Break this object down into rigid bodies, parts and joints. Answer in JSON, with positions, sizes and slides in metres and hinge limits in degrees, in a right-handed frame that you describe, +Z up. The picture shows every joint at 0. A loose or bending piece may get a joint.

========

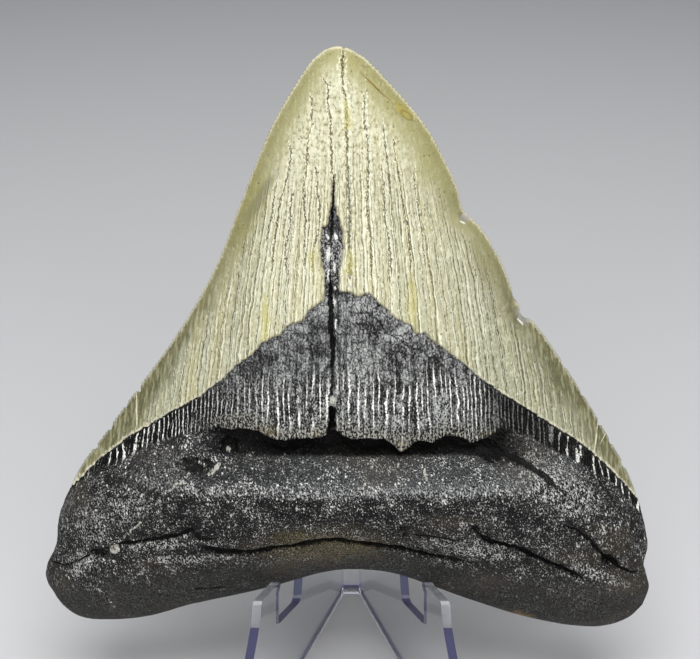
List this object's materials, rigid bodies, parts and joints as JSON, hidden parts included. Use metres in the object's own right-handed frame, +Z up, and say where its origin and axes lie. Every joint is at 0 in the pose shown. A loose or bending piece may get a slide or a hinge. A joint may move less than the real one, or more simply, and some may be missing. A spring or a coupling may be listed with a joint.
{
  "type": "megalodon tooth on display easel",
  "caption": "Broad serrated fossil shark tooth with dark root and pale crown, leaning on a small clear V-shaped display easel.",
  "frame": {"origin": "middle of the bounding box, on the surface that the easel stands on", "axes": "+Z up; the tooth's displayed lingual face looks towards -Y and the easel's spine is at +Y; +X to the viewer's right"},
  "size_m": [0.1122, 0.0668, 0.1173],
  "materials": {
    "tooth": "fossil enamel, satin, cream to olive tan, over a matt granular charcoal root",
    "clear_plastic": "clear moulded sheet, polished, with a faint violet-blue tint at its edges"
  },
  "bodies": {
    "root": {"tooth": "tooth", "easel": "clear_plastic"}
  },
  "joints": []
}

========

# JOB
Filter the records above and return every line that holds the word "joints".

# FINAL RESULT
Break this object down into rigid bodies, parts and joints. Answer in JSON, with positions, sizes and slides in metres and hinge limits in degrees, in a right-handed frame that you describe, +Z up. The picture shows every joint at 0. A loose or bending piece may get a joint.
List this object's materials, rigid bodies, parts and joints as JSON, hidden parts included. Use metres in the object's own right-handed frame, +Z up, and say where its origin and axes lie. Every joint is at 0 in the pose shown. A loose or bending piece may get a slide or a hinge. A joint may move less than the real one, or more simply, and some may be missing. A spring or a coupling may be listed with a joint.
  "joints": []